H (2 pts): Calculate the loss of producer surplus resulting from introduction of this tax.

 

Question 3: Government intervention

Education technology is often seen as a social good – its creation may generate positive benefits, including knock-on innovation in related markets, that accrue to many who do not immediately consume it (i.e., positive externalities). In this discussion, your job will be to engage with different potential ways government might try to reach the socially optimal volume of consumption of a given tech app.

A (3 pts): If the government had perfect information about the value of the externality, describe the first-best way to internalize this externality, and describe how the government would set the value of any taxes/subsidies/quotas/price controls.

 

B (2 pts): Now, imagine the government does not have information on the externality. One interest group proposes setting a quota for the number of subscriptions sold; in other words, they would set a value, and buy any subscriptions up to this amount not purchased in the market. Graphically, show under what circumstances this would and would not generate a deadweight loss.

 

Question 5:

In this question, we study the market for tablet computers. When you begin observation, the market is in equilibrium. Note in this question you do not need to give exact numbers, just graphical representations of the market and explanations in words.
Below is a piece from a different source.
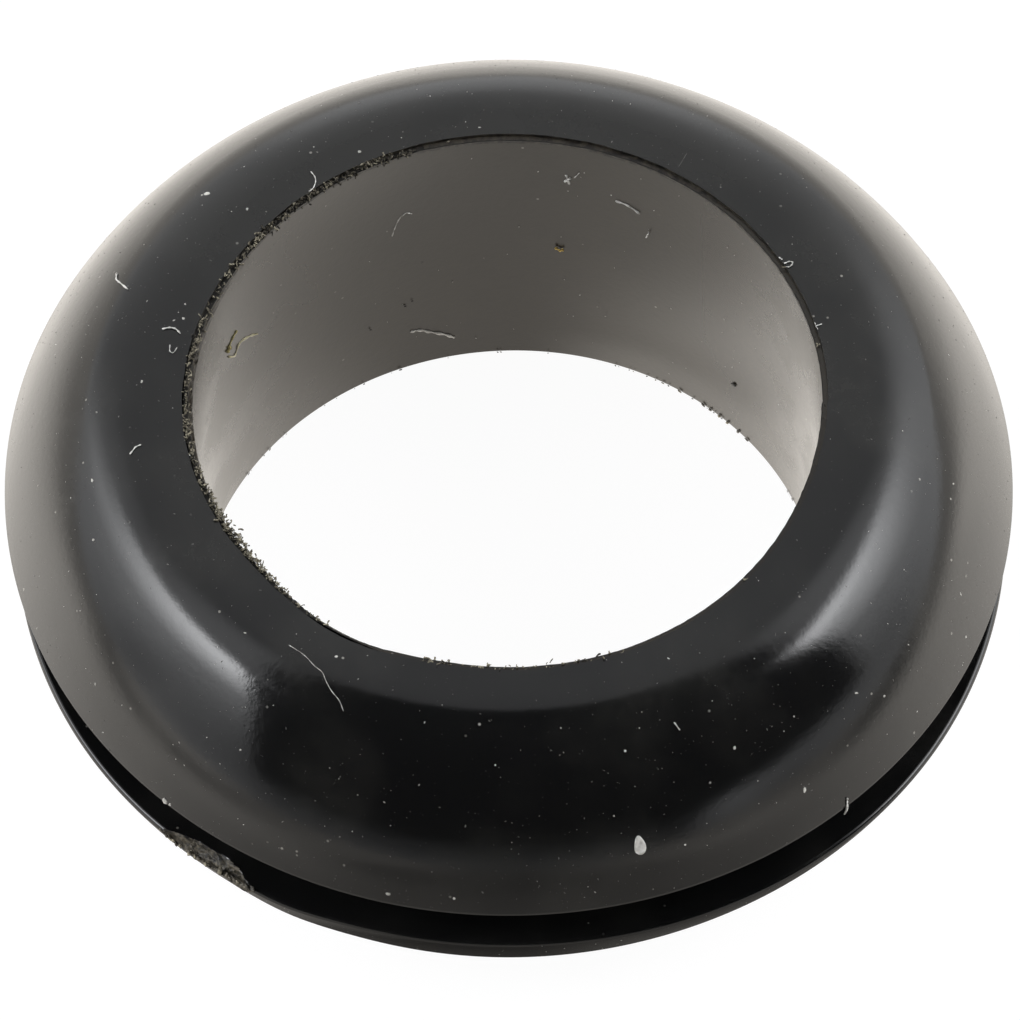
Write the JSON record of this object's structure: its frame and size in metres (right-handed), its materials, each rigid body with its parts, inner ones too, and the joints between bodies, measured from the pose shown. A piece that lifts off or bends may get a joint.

A (3 pts): Suppose you observe that the equilibrium price for tablets increases and the equilibrium quantity increases. Describe a scenario that would have led to this, and depict it graphically.

 

B (3 pts): Suppose instead you observe that the equilibrium price decreases but the equilibrium quantity rises. Describe a scenario that would have led to this, and depict it graphically.


C (3 pts): Suppose someone tells you that they’ve seen a dramatic increase in quantity, but the price is about the same. Describe a scenario that would have led to this, and depict it graphically.


Part d (3pts): Now suppose Apple has a 50% off sale on iPads, a direct competitor for tablet computers. Describe what will happen to the equilibrium price and quantity for tablet computers, and depict it graphically.